## [SUPPLIED RECORDS]
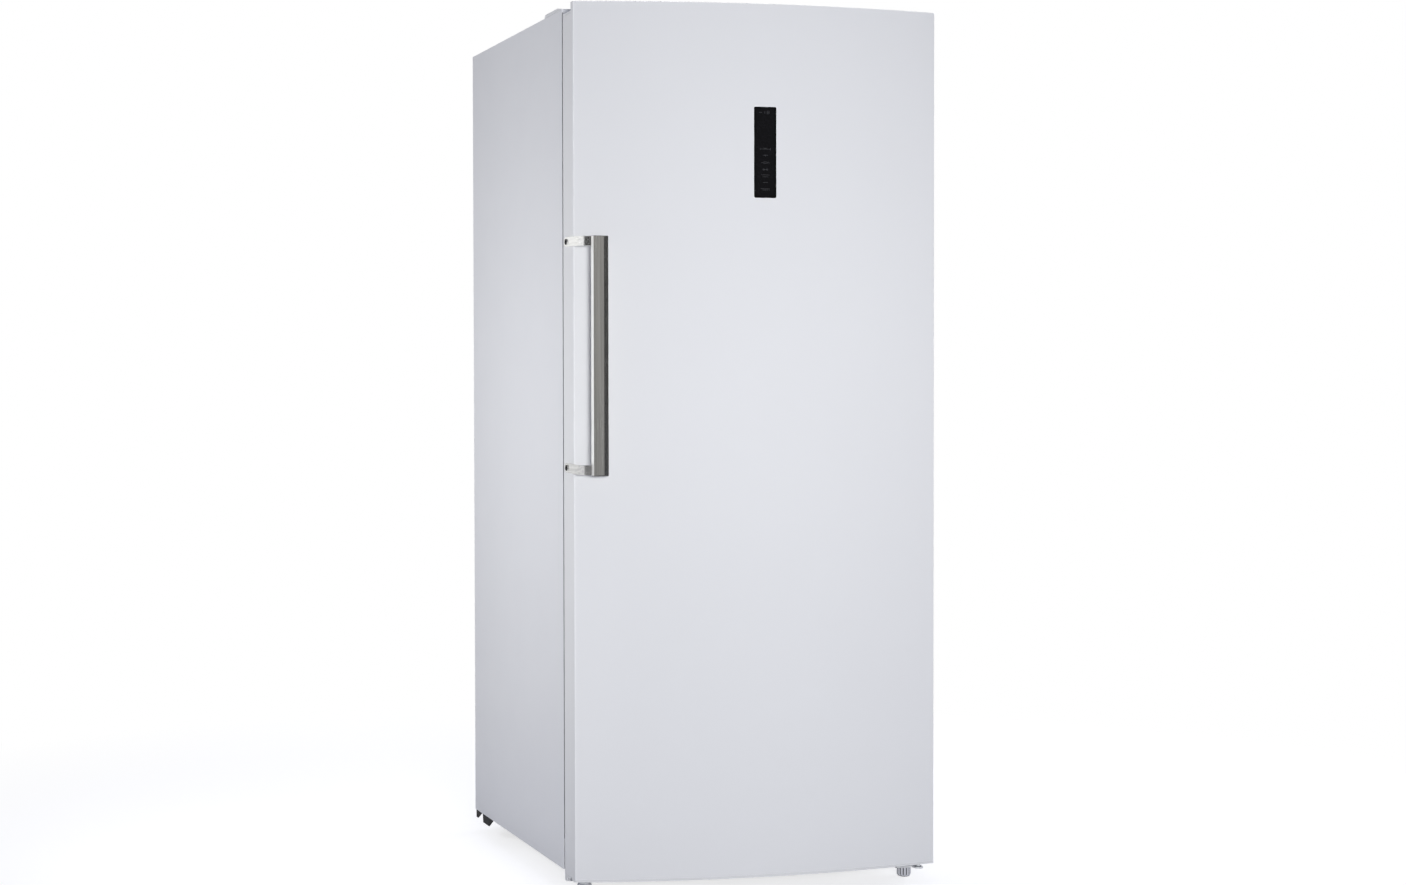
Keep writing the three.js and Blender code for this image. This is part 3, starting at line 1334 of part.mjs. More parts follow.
function makeDoorPanel() {
  const z0 = DOOR_LIFT + CAP_FLANGE + SEAT;
  const outer = prismZ(doorOutline(0, DOOR_EDGE), z0, DOOR_TOP);
  const inner = prismZ(doorOutline(STEEL, DOOR_EDGE + OVER), z0 - OVER, DOOR_TOP + OVER);
  const sideTop = RECESS_FLOOR - CAP_FLANGE - SEAT;
  const flanges = [-1, 1].map((side) => {
    const a = side * (HALF - STEEL / 2);
    const b = side * (HALF - DOOR_FLANGE);
    return block(Math.min(a, b), Math.max(a, b), DOOR_EDGE - STEEL, DOOR_EDGE, z0, sideTop);
  });
  const recess = block(-HALF - OVER, HALF + OVER, LIP_THICKNESS, DOOR_EDGE + OVER, sideTop, DOOR_TOP + OVER);
  const displayCut = prismY(displayOutline(SEAT), -DOOR_BOW - OVER, 0);
  const panel = joined([outer.subtract(inner), ...flanges])
    .subtract(recess)
    .subtract(displayCut)
    .subtract(screwHoles());
  place('door_outer_panel', panel, WHITE_STEEL);
}

// Top cap: a plug in the skin, a flange flush with the door's sides and the raised front lip.
function makeTopCap() {
  const inset = STEEL + SEAT;
  const flangeBottom = RECESS_FLOOR - CAP_FLANGE;
  const plugBottom = flangeBottom - CAP_PLUG;
  const back = DOOR_EDGE;
  const plug = prismZ(doorOutline(inset, back - STEEL - SEAT), plugBottom, DOOR_TOP);
  const recess = prismZ(behindBow(LIP_THICKNESS, back + OVER), RECESS_FLOOR, DOOR_TOP + OVER);
  const flange = prismZ(doorOutline(0, back), flangeBottom, RECESS_FLOOR).intersect(
    block(-HALF - OVER, HALF + OVER, LIP_THICKNESS + SEAT, back + OVER, flangeBottom - OVER, DOOR_TOP),
  );
  const bossTop = ARM_UNDERSIDE - RUNNING;
  const boss = rodZ(PIN_X, PIN_Y, PIN_BOSS, RECESS_FLOOR - OVER, bossTop, 24);
  const bore = rodZ(
    PIN_X,
    PIN_Y,
    PIN_RADIUS + RUNNING,
    ARM_UNDERSIDE - UPPER_PIN_LENGTH - OVER,
    DOOR_TOP + OVER,
    24,
  );
  const cap = plug.subtract(recess).add(flange).add(boss).subtract(bore);
  place('door_top_cap', cap, WHITE_PLASTIC);
}

// Bottom cap: a flush flange, a plug in the skin, a drip groove and a skirt at the rear.
function makeBottomCap() {
  const inset = STEEL + SEAT;
  const flangeTop = DOOR_LIFT + CAP_FLANGE;
  const back = DOOR_EDGE;
  const flange = prismZ(doorOutline(0, back), DOOR_LIFT, flangeTop);
  const plug = prismZ(doorOutline(inset, back - STEEL - SEAT), DOOR_LIFT, flangeTop + CAP_PLUG);
  const skirt = block(
    -HALF,
    HALF,
    back - SKIRT_THICKNESS,
    back,
    DOOR_LIFT - SKIRT_DROP,
    DOOR_LIFT + OVER,
  );
  const groove = block(
    -HALF - OVER,
    HALF + OVER,
    GROOVE_START,
    GROOVE_START + GROOVE_WIDTH,
    DOOR_LIFT - OVER,
    DOOR_LIFT + GROOVE_DEPTH,
  );
  const bore = rodZ(
    PIN_X,
    PIN_Y,
    PIN_RADIUS + RUNNING,
    0,
    BRACKET_UNDERSIDE + LOWER_PIN_LENGTH + OVER,
    24,
  );
  const cap = joined([flange, plug, skirt]).subtract(groove).subtract(bore);
  place('door_bottom_cap', cap, WHITE_PLASTIC);
}

// The ridge round the inner door as a block ring, grown or shrunk, between two depths.
function dikeRing(grow, y0, y1) {
  const outer = rect(-DIKE_HALF - grow, DIKE_HALF + grow, DIKE_BOTTOM - grow, DIKE_TOP + grow);
  const w = DIKE_WIDTH + grow;
  const inner = rect(-DIKE_HALF + w, DIKE_HALF - w, DIKE_BOTTOM + w, DIKE_TOP - w);
  return prismY(outer, y0, y1).subtract(prismY(inner, y0 - OVER, y1 + OVER));
}

function makeDoorInsulation() {
  const inset = STEEL + SEAT;
  const z0 = DOOR_LIFT + CAP_FLANGE + CAP_PLUG + SEAT;
  const z1 = RECESS_FLOOR - CAP_FLANGE - CAP_PLUG - SEAT;
  const body = prismZ(doorOutline(inset, DOOR_EDGE - STEEL - SEAT), z0, z1);
  const middle = HALF - DOOR_FLANGE - SEAT;
  const root = DOOR_EDGE - STEEL - SEAT - OVER;
  const fill = block(-middle, middle, root, DOOR_EDGE, z0, z1);
  const ridge = dikeRing(-LINER - SEAT, root, FRONT + DIKE_REACH - LINER - SEAT);
  const housing = housingBlock(SEAT, 0);
  const foam = joined([body, fill, ridge]).subtract(housing).subtract(screwHoles());
  place('door_insulation', foam, FOAM);
}

function makeDoorLiner() {
  const edgeX = HALF - GASKET_INSET - GASKET_WIDTH - SEAT;
  const z0 = DOOR_LIFT + GASKET_BOTTOM + GASKET_WIDTH + SEAT;
  const z1 = DOOR_TOP - GASKET_TOP - GASKET_WIDTH - SEAT;
  const plate = block(-edgeX, edgeX, DOOR_BACK, DOOR_BACK + LINER, z0, z1);
  const ridge = dikeRing(0, DOOR_BACK, FRONT + DIKE_REACH);
  const hollow = dikeRing(-LINER, DOOR_BACK - OVER, FRONT + DIKE_REACH - LINER);
  place('door_inner_liner', joined([plate, ridge]).subtract(hollow), LINER_WHITE);
}

// Magnetic gasket: two lips with a waist between them, run round as a frame.
function makeGasket() {
  const x = HALF - GASKET_INSET;
  const z0 = DOOR_LIFT + GASKET_BOTTOM;
  const z1 = DOOR_TOP - GASKET_TOP;
  const y0 = DOOR_BACK;
  const y1 = FRONT - SEAT;
  const w = GASKET_WIDTH;
  const frame = prismY(rect(-x, x, z0, z1), y0, y1).subtract(
    prismY(rect(-x + w, x - w, z0 + w, z1 - w), y0 - OVER, y1 + OVER),
  );
  const around = rect(-x - OVER, x + OVER, z0 - OVER, z1 + OVER);
  const d = GASKET_WAIST;
  const core = rect(-x + d, x - d, z0 + d, z1 - d);
  const waist = prismY(around, y0 + GASKET_LIP, y1 - GASKET_LIP).subtract(prismY(core, y0, y1));
  place('door_gasket', frame.subtract(waist), RUBBER);
}

// Open-topped bins between the ridges of the inner door.
function makeBins() {
  const half = DIKE_HALF - DIKE_WIDTH - BIN_SIDE_GAP;
  const y0 = DOOR_BACK + LINER + SEAT;
  const y1 = FRONT + BIN_REACH;
  const wall = BIN_WALL;
  BIN_LEVELS.forEach((level, i) => {
    const outer = new THREE.Shape();
    outer.moveTo(-half, y0);
    outer.lineTo(half, y0);
    outer.absarc(half - BIN_CORNER, y1 - BIN_CORNER, BIN_CORNER, 0, Math.PI / 2);
    outer.absarc(-half + BIN_CORNER, y1 - BIN_CORNER, BIN_CORNER, Math.PI / 2, Math.PI);
    const inner = new THREE.Shape();
    const r = BIN_CORNER - wall;
    inner.moveTo(-half + wall, y0 + wall);
    inner.lineTo(half - wall, y0 + wall);
    inner.absarc(half - wall - r, y1 - wall - r, r, 0, Math.PI / 2);
    inner.absarc(-half + wall + r, y1 - wall - r, r, Math.PI / 2, Math.PI);
    const top = level + BIN_HEIGHT;
    const bin = prismZ(outer, level, top).subtract(prismZ(inner, level + wall, top + OVER));
    place(`door_bin_${i + 1}`, bin, CLEAR);
  });
}

// The box behind the display that holds its board, between two distances behind the bow.
function housingBlock(grow, front) {
  const w = DISPLAY_WIDTH / 2 + HOUSING_MARGIN + grow;
  const z0 = DISPLAY_BOTTOM - HOUSING_MARGIN - grow;
  const z1 = DISPLAY_BOTTOM + DISPLAY_HEIGHT + HOUSING_MARGIN + grow;
  const back = -DOOR_BOW + HOUSING_DEPTH + grow;
  const curve = prismZ(behindBow(front, DOOR_EDGE), z0, z1);
  return curve.intersect(block(-w, w, -DOOR_BOW - OVER, back, z0 - OVER, z1 + OVER));
}

function makeDisplay() {
  const shell = prismZ(
    behindBow(-DISPLAY_PROUD, DOOR_EDGE),
    DISPLAY_BOTTOM - OVER,
    DISPLAY_BOTTOM + DISPLAY_HEIGHT + OVER,
  ).subtract(
    prismZ(
      behindBow(DISPLAY_GLASS - DISPLAY_PROUD, DOOR_EDGE + OVER),
      DISPLAY_BOTTOM - 2 * OVER,
      DISPLAY_BOTTOM + DISPLAY_HEIGHT + 2 * OVER,
    ),
  );
  const glass = prismY(displayOutline(0), -DOOR_BOW - OVER, 0).intersect(shell);
  place('display_glass', glass, BLACK_GLASS);
  const front = DISPLAY_GLASS - DISPLAY_PROUD + SEAT;
  place('display_housing', housingBlock(0, front), BLACK_PLASTIC);
}

// ---- Handle ----------------------------------------------------------------------------------

// Section of the bar: crowned front, square outer edge, bevelled inner edge.
function barSection() {
  const right = BAR_LEFT + BAR_WIDTH;
  const shape = new THREE.Shape();
  shape.moveTo(BAR_LEFT, BAR_BACK);
  shape.lineTo(BAR_LEFT, BAR_FRONT + BAR_CROWN);
  shape.quadraticCurveTo(
    (BAR_LEFT + right - BAR_BEVEL) / 2,
    BAR_FRONT - BAR_CROWN,
    right - BAR_BEVEL,
    BAR_FRONT + BAR_CROWN,
  );
  shape.quadraticCurveTo(right, BAR_FRONT + BAR_CROWN * 2, right, BAR_FRONT + BAR_BEVEL);
  shape.lineTo(right, BAR_BACK);
  return shape;
}

function makeHandle() {
  place('handle_bar', prismZ(barSection(), BAR_BOTTOM, BAR_BOTTOM + BAR_LENGTH, 4), BRUSHED);

  const inside = STRAP_OUTER + STRAP_SHEET;
  const meet = (BAR_FRONT + BAR_BACK) / 2;
  const bend = new THREE.CubicBezierCurve(
    new THREE.Vector2(inside, STRAP_BEND),
    new THREE.Vector2(inside, -STRAP_EASE),
    new THREE.Vector2(inside + STRAP_LEAN, meet),
    new THREE.Vector2(BAR_LEFT - SEAT, meet),
  );
  const path = [[inside, STRAP_TAIL], ...bend.getPoints(10).map((p) => [p.x, p.y])];
  const plan = strip(path, -STRAP_SHEET);
  const names = ['bottom', 'top'];
  STRAP_LEVELS.forEach((z, i) => {
    const band = prismZ(plan, z, z + STRAP_HEIGHT);
    const radius = STRAP_HEIGHT / 2;
    const tail = STRAP_TAIL - radius;
    const square = block(
      STRAP_OUTER - OVER,
      inside + OVER,
      tail,
      STRAP_TAIL + OVER,
      z - OVER,
      z + STRAP_HEIGHT + OVER,
    );
    const disc = rodX(tail, z + radius, radius, STRAP_OUTER - 2, inside + 2, 24);
    const strap = band.subtract(square.subtract(disc)).subtract(screwHoles());
    place(`handle_bracket_${names[i]}`, strap, BRUSHED);

    const x1 = STRAP_OUTER - SEAT;
    const x0 = x1 - SCREW_HEAD_HEIGHT;
    const head = rodX(SCREW_BACK, z + radius, SCREW_HEAD, x0, x1, 16);
    const shank = rodX(SCREW_BACK, z + radius, SCREW_RADIUS, x1 - OVER, x1 + SCREW_LENGTH, 12);
    const socket = rodX(SCREW_BACK, z + radius, SOCKET_RADIUS, x0 - OVER, x0 + SOCKET_DEPTH, 6);
    place(`handle_screw_${names[i]}`, head.add(shank).subtract(socket), BLACK_STEEL);
  });
}

// ---- Assembly --------------------------------------------------------------------------------

makeWrapper();
makeBackPanel();
makeStepPanel();
makeInsulation();
makeLiner();
makeBottomRail();
makeTopCover();
makeUpperHinge();
makeLowerBrackets();
makeFoot('front_foot_right', 1);
makeFoot('front_foot_left', -1);
makeBaseTray();
makeRoller('right', 1);
makeRoller('left', -1);
makeCompressor();
makeGrommets();
makeRelayBox();
makeRefrigerantLine();
makeDrainTray();
makeRearCover();
makeCordGland();
makeEvaporatorCover();
makeEvaporatorCoil();
makeDefrostHeater();
makeFan();
makeShelves();
makeDrawers();
makeLampCover();
makeDoorPanel();
makeTopCap();
makeBottomCap();
makeDoorInsulation();
makeDoorLiner();
makeGasket();
makeBins();
makeDisplay();
makeHandle();

// Stand the whole on the floor with its box centred on the origin.
const bounds = new THREE.Box3().setFromObject(freezer);
const middle = bounds.getCenter(new THREE.Vector3());
freezer.position.set(-middle.x, -middle.y, -bounds.min.z);
freezer.updateMatrixWorld(true);

export default freezer;
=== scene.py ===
"""An upright freezer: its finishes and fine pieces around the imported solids, in a plain studio.

Everything is in metres in the solids' own frame: +Z up, the door faces -Y, the floor is at Z = 0.
"""

import math

import bmesh
import bpy
from mathutils import Matrix, Vector


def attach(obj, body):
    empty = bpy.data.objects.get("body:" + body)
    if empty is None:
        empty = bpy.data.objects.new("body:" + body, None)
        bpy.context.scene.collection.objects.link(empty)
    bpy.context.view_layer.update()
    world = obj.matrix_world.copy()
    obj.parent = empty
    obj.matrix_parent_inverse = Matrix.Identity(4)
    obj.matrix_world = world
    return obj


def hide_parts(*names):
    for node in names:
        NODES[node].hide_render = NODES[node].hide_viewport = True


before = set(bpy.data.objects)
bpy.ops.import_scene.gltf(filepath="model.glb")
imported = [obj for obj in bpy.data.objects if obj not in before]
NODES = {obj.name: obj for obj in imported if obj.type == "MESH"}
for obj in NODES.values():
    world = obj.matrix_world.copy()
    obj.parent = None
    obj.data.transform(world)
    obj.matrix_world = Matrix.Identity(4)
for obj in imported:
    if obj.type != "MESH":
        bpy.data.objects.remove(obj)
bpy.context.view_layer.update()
SCENE = bpy.context.scene
MM = 0.001

# The drawing: millimetres from the middle of the door's front corner line, X to the right,
# Y to the back, Z up from the floor. These are its place in the frame and the body's main sizes.
DRAWING_ORIGIN = Vector((2.6, -325.85, 0.0))
HALF_WIDTH = 355.5
DOOR_BOW = 39.0
BOW_RADIUS = 1639.8

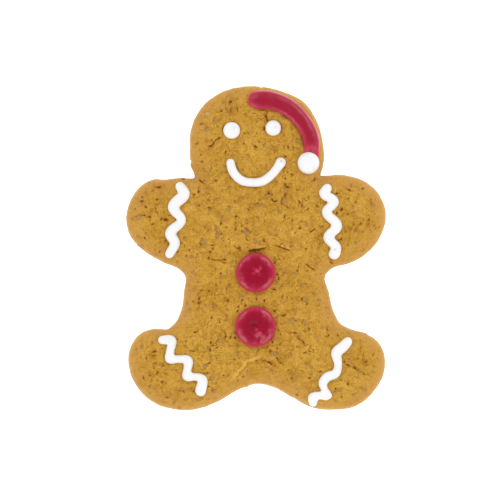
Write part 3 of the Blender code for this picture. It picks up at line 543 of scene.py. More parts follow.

## [DESCRIPTION OF THE TASK]
Write out exactly the lines from the one with "on the origin." through the one with "obj.matrix_world = Matrix.Identity(4)", including both, and no others.

## [RESULT]
// Stand the whole on the floor with its box centred on the origin.
const bounds = new THREE.Box3().setFromObject(freezer);
const middle = bounds.getCenter(new THREE.Vector3());
freezer.position.set(-middle.x, -middle.y, -bounds.min.z);
freezer.updateMatrixWorld(true);

export default freezer;
=== scene.py ===
"""An upright freezer: its finishes and fine pieces around the imported solids, in a plain studio.

Everything is in metres in the solids' own frame: +Z up, the door faces -Y, the floor is at Z = 0.
"""

import math

import bmesh
import bpy
from mathutils import Matrix, Vector


def attach(obj, body):
    empty = bpy.data.objects.get("body:" + body)
    if empty is None:
        empty = bpy.data.objects.new("body:" + body, None)
        bpy.context.scene.collection.objects.link(empty)
    bpy.context.view_layer.update()
    world = obj.matrix_world.copy()
    obj.parent = empty
    obj.matrix_parent_inverse = Matrix.Identity(4)
    obj.matrix_world = world
    return obj


def hide_parts(*names):
    for node in names:
        NODES[node].hide_render = NODES[node].hide_viewport = True


before = set(bpy.data.objects)
bpy.ops.import_scene.gltf(filepath="model.glb")
imported = [obj for obj in bpy.data.objects if obj not in before]
NODES = {obj.name: obj for obj in imported if obj.type == "MESH"}
for obj in NODES.values():
    world = obj.matrix_world.copy()
    obj.parent = None
    obj.data.transform(world)
    obj.matrix_world = Matrix.Identity(4)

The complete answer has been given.